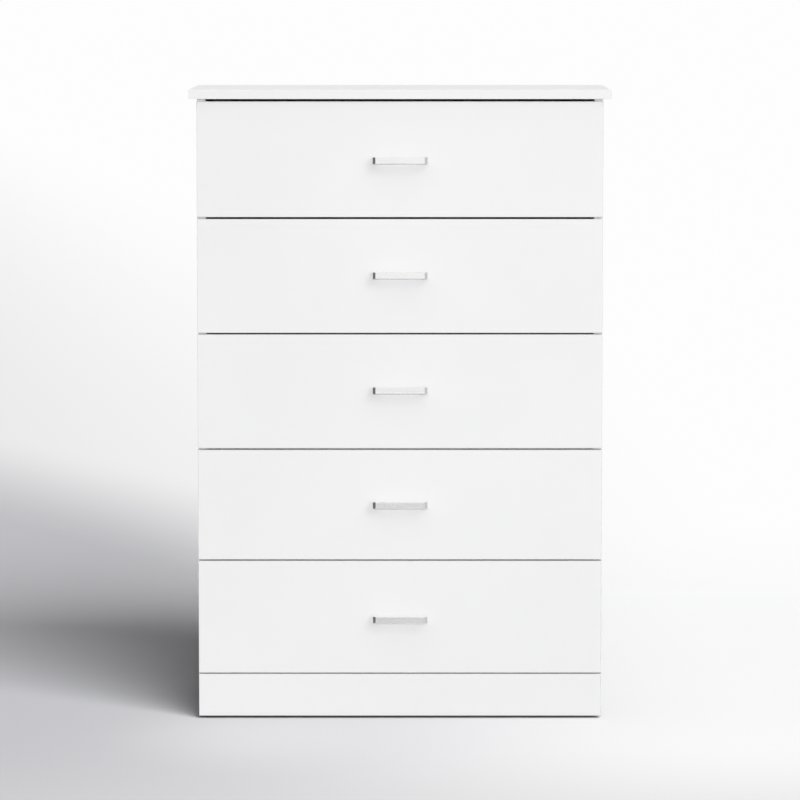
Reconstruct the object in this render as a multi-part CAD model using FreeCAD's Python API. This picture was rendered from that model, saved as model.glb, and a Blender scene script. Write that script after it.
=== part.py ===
import FreeCAD
import Part
import math
import os

# Tall chest of five drawers, in millimetres.
# The origin is on the floor, under the middle of the box that holds the whole chest.
# +X is to the right seen from the front, +Y is towards the back and +Z is up.
# Drawers are numbered from the top down, and they open towards -Y.

# ---- Driving dimensions: the outside ----

overall_height = 1194.0
top_width = 794.0
top_depth = 396.0
top_thickness = 17.5
top_side_overhang = 15.0      # past each side panel
top_front_overhang = 8.0      # in front of the drawer fronts
top_edge_round = 1.5

board = 16.0                  # laminated particle board
glide_height = 5.5
glide_radius = 7.5
glide_inset = 24.0            # from the side panel's front and rear edges

kick_height = 80.5
front_extras = [3.0, 0.6, 1.6, -5.4, 0.2]    # each front's height past their mean, from the top down
pull_lifts = [-1.5, 2.5, 4.0, 2.0, -2.0]      # each pull above the middle of its front
top_gap = 4.75                # between the highest front and the top panel
front_gaps = [3.75, 3.0, 3.25, 2.5, 2.25]     # under each front, from the top down
close_gap = 1.0               # behind a closed front, before the side panel's edge
front_edge_round = 1.0

# ---- Driving dimensions: bow pull ----

pull_centres = 96.0           # between its two screws
pull_bar = 10.0               # bar, front to back, and width of each leg
pull_height = 13.5
pull_projection = 30.0
pull_corner = 7.0             # outside bend
pull_edge_round = 1.5
pull_thread_radius = 2.0
pull_thread_depth = 12.0
pull_screw_head_radius = 4.0
pull_screw_head = 2.5

# ---- Driving dimensions: back of the carcass ----

back_panel = 3.0              # hardboard
strip_wall = 1.0              # joining strip between the two back panels
strip_height = 14.0
strip_end_play = 0.5
back_edge_inset = 1.5         # back panels stop this far inside the side panels' outer faces
rail_height = 80.0
cross_rail_depth = 60.0
cross_rail_setback = 12.0
wall_hole_spacing = 406.4     # wall studs are 16 inches apart
wall_hole_radius = 2.75
wall_hole_drop = 30.0         # below the top panel
nail_radius = 0.8
nail_length = 20.0
nail_head_radius = 1.9
nail_head = 0.5
nail_pitch = 120.0            # the longest distance between neighbouring nails
nail_end = 45.0               # from a panel's corner to its first nail
rail_nails = 4

# ---- Driving dimensions: drawer boxes ----

drawer_board = 12.0
drawer_height = 150.0
drawer_rear_gap = 7.0         # between a closed drawer and the rear rails
drawer_bottom = 3.0
bottom_rise = 10.0            # from the sides' lower edges to the bottom panel
groove_depth = 6.0
groove_play = 0.1
runner_rise = 22.0            # from a front's lower edge to its runner
side_clearance = 12.5         # between the drawer box and each side panel
back_screw_radius = 2.0
back_screw_length = 40.0
back_screw_heights = [45.0, 120.0]
drawer_cam_heights = [40.0, 120.0]
drawer_cam_depth = 9.5

# ---- Driving dimensions: runners and rollers ----

runner_setback = 2.0
runner_rear_gap = 15.0        # between a cabinet runner and the back panel
runner_wall = 1.2
channel_reach = 9.5           # width of the cabinet channel's flanges
roller_radius = 10.5
roller_width = 6.4
roller_recess = 1.0
roller_rim = 2.5
roller_hub = 4.5
roller_edge = 0.5
roller_play = 0.3             # between a roller and the steel it rolls on
roller_end = 14.0             # from a runner's end to its roller's axle
roller_above_channel = 0.6
axle_radius = 2.0
axle_clearance = 0.05
axle_shoulder_radius = 3.5
axle_head = 0.7
axle_end_play = 0.1
drawer_axle_start = 1.8       # from the side panel to the head of the drawer's axle
cabinet_roller_start = 3.0    # from the side panel to the cabinet's roller
flange_start = 2.0            # from the side panel to the edge of the drawer's flange
runner_overlap = 90.0         # what still lies in the cabinet runner when a drawer meets its stop
stop_drop = 4.0               # how far the stop hangs into the channel
stop_length = 6.0
runner_screw_radius = 1.75
runner_screw_head_radius = 3.5
runner_screw_head = 1.6
cabinet_screw_length = 13.0
drawer_screw_tip_gap = 1.0    # between the tips of the screws under a side and its groove
runner_screw_front = 37.0     # from a runner's front end to its first screw
runner_screw_rear = 57.0      # from a runner's rear end to its last screw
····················
In the listing, find all lines with the string "this" and copy them.

> _Answer in full_:
Reconstruct the object in this render as a multi-part CAD model using FreeCAD's Python API. This picture was rendered from that model, saved as model.glb, and a Blender scene script. Write that script after it.
back_edge_inset = 1.5         # back panels stop this far inside the side panels' outer faces